When we analyse a financial business, the 1st step is usually to digest the annual report as far back as 2007-8 as not only does this give some idea of peak margins, it also provides a valuable instruction on how the business survived the financial crisis, and the impact on profitability and damage to the Balance Sheet. This is very useful when estimating the ’worst case’ scenario that forms part of our research process.

I have watched Handelsbanken for many years and after meeting with the ‘new’ Chief Executive last month decided it was worth a fresh look. It is not often that you meet a new CEO who has no plans to change or improve the business, but that is the objective of Anders Bouvin. He has been with the company for over 30 years and he wants to ensure that Handelsbanken continues with its devolved strategy. The previous CEO lasted 18 months and was dismissed for trying to manage more centrally and adding another management tier.

The business is concentrated in Sweden, UK, Denmark, Finland, Norway and the Netherlands. It tends not to be the cheapest on the high street, but as customers appreciate the service, the bank tends to attract a higher share of deposits. Lending has a high mortgage/property bias which accounts for around 80% of total loans. Trading income is volatile. NII accounts for 69% of total revenue.

Handelsbanken is not like other banks: there is no central (top-down) planning and each branch operates like a stand-alone business, responsible for its own P&L. Central services are shared at actual cost and each branch typically only lends in its own small geographic area! The company is opening branches, not closing them and customer satisfaction is high. To put this in context, for the eighth year in a row, an independent survey (EPSI rating October 2016) of British bank customers’ satisfaction has found Handelsbanken to have the most satisfied customers in Britain, both for individual and corporate banking.

Handelsbanken appears to know its customers very well, which means it is easier to avoid high risk borrowers. As a result, loan impairment against customer advances look favourable versus Barclays and Lloyds TSB.

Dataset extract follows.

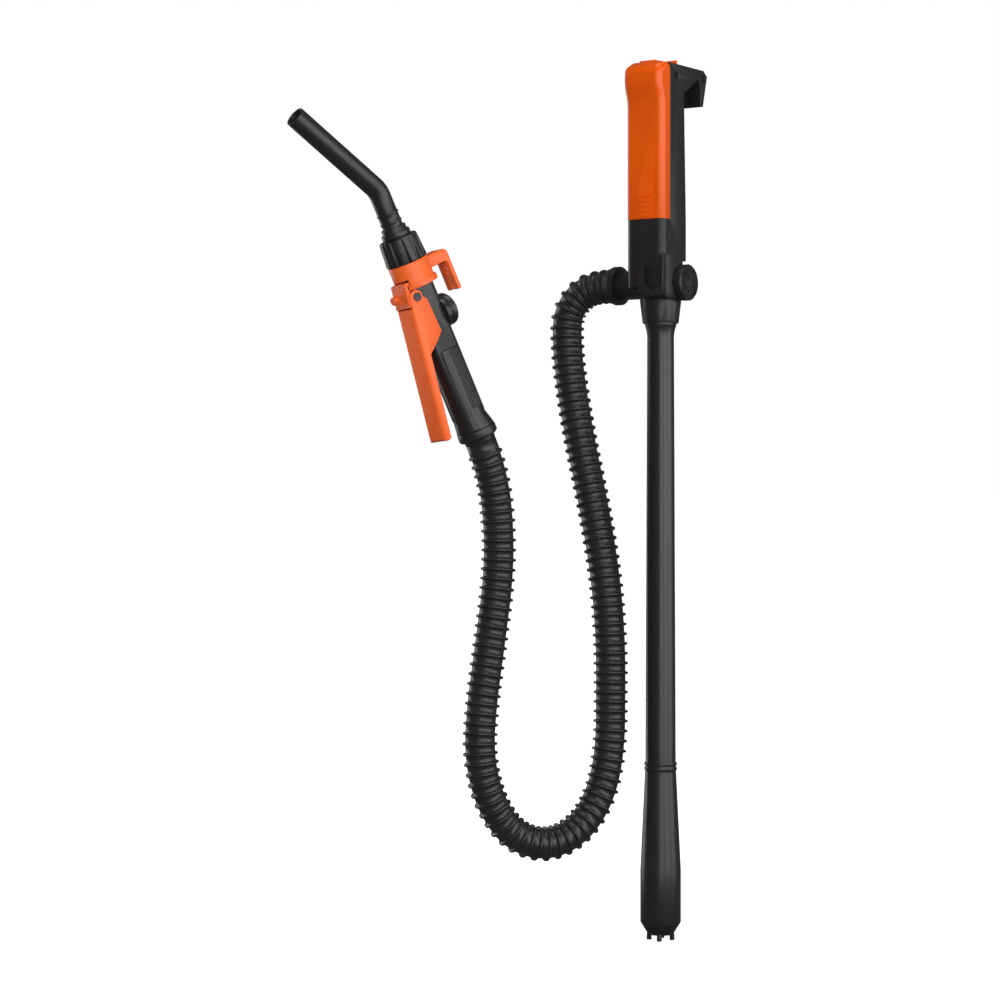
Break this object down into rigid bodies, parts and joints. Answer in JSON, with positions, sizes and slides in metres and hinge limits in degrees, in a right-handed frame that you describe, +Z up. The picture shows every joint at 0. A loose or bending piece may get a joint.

At the peak write-off in 2009, impaired loans were 0.23% of customer advances, which is around a 10th of impairments taken by many competitors. We have only invested in banks with a clear gap in their reported capital above regulatory capital requirements. Not only does this provide a healthy buffer in times of stress, but it has also enables management to make choices with any surplus capital. E.g. in recent years our shareholdings in HSBC and JP Morgan have been boosted by share buy-backs. The chart (attached) highlights the Combined Equity Tier 1 Ratio to Risk Weighted Assets (CET1 /RWA’s).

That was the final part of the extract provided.